When switching to enums, the question is if you still need the table and records in the database. Except when there are other columns besides id and name of course.
I would still use lookup tables, even if there is enum. To keep data consistent. If i hard delete a value from LU table, having a constrain would prevent it.
I dont agree. This is not just about role_id. But lookups in general. I would rather make sure that IDs are same across environments. They just have to be. ID is not changing, name could. I dont want to compare if strings are matching, but rather IDs. Let say you have stored procedures, db funcions, views, these don't have enums, so you have to hardcode ID. I dont want to use string comparison there. Running imports from excel/running import scripts from DB to DB. IDs have to be same in all environments so I could first test it in QA/staging. I dont want to amend my scripts per env. Having integrations between systems, like sending booking to financtial system, I really dont want to send for example Booking Type = Concert, but ID. Then external system should have same IDs as my system, not necesary same primary key, but foreign key, so they could map it. I dont get it, if someone has different ID per environment, that sounds like junior mistake. At the same time I agree not to hardcode it to 1, 2, 3, etc. in code, but rather use enums/constants, which would be just masked ID. It would make code more readable.
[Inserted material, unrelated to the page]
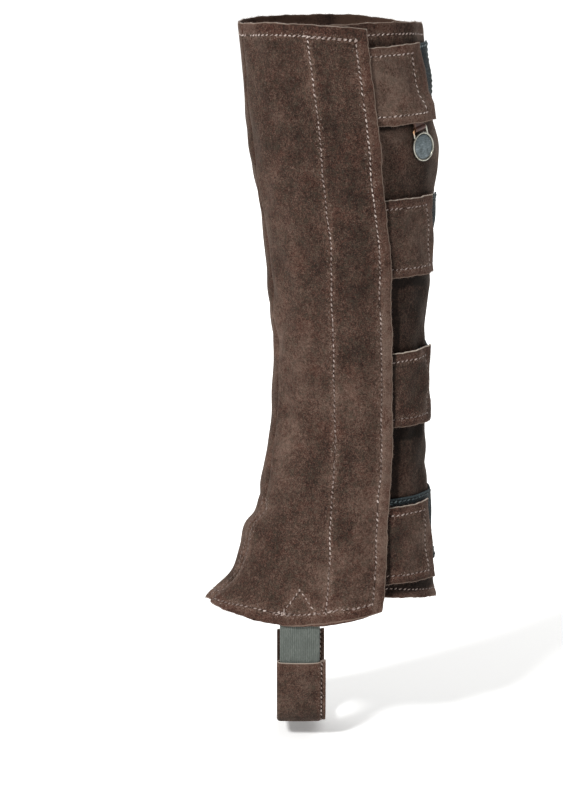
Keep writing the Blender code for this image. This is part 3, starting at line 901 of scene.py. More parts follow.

Just FYI, you seem to be getting quieter in every video I watch. Other videos I've watched on this device were fine but at max volume I was struggling to hear you.
Yeah I noticed as well that in this video I was talking more quietly, with less energy. I guess I need to get some sleep more. Or take a few weeks off shooting videos.
@@LaravelDaily you have sounded like you have a cold the last few, but not to the point where the video is a bad lesson. You "sound" fine, I just think your mic levels need adjusting or possibly the mic needs to be closer to you.
What do you think about putting the ids in the config files in an array key => value(id) with a descriptive key name. In this case broker => 2, so that $user->role_id == config('roles.broker') ?
How about using Caleb Porzio's Sushi package? If you insist on using Eloquent and all its features, if the data in that "table" rarely changes (if ever!) you might as well go for an array "table" using Sushi.